While the lawsuit over sculptural editions of Fearless Girl drags on—the parties are working toward a settlement and a mediation session is scheduled for 13 December—Visbal says she is “legally entitled to create derivative works such as the digital artworks presented in an NFT”.

But, according to intellectual property lawyer Jeff Gluck, Visbal’s contract with SSGA may also restrict her right to produce digital works. “The intellectual property laws that govern physical collectibles, physical items, are the same set of laws that govern digital collectibles,” Gluck says. “So if you don’t have the rights to make posters or prints or T-shirts or any other type of commercial reproduction of something, then you likely don’t have the rights to make an NFT out of it, unless that right has been explicitly granted.”

Despite its disputed legal standing, Fearless Girl may be uniquely suited to being adapted into a digital collectible and sold on NFT marketplaces. The sculpture became a global sensation after it was installed in the early hours of International Women’s Day (8 March) 2017 opposite Arturo Di Modica’s famous sculpture Charging Bull (1989) in Manhattan’s Financial District. It served as the centerpiece of a public relations campaign by SSGA to encourage greater gender diversity in financial sector workplaces. Later that year, the firm paid $5m to settle allegations that it paid female employees less than their male colleagues, and Black executives less than white workers in similar positions.
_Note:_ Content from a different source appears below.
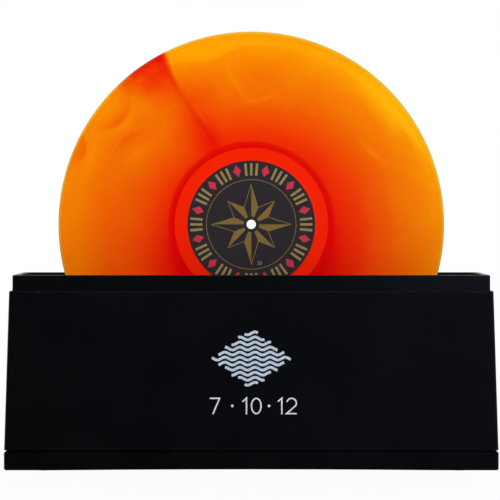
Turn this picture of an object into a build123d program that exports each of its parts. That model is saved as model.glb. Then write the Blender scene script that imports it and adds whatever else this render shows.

In 2018, following allegations by Di Modica that Fearless Girl’s placement violated his rights by changing the meaning of his bovine behemoth, Visbal’s statue was relocated to a spot opposite the New York Stock Exchange. That new perch is now in peril, as a three-year permit from New York City’s Landmark Preservation Commission is due to expire at the end of November. SSGA has lobbied to have it extended.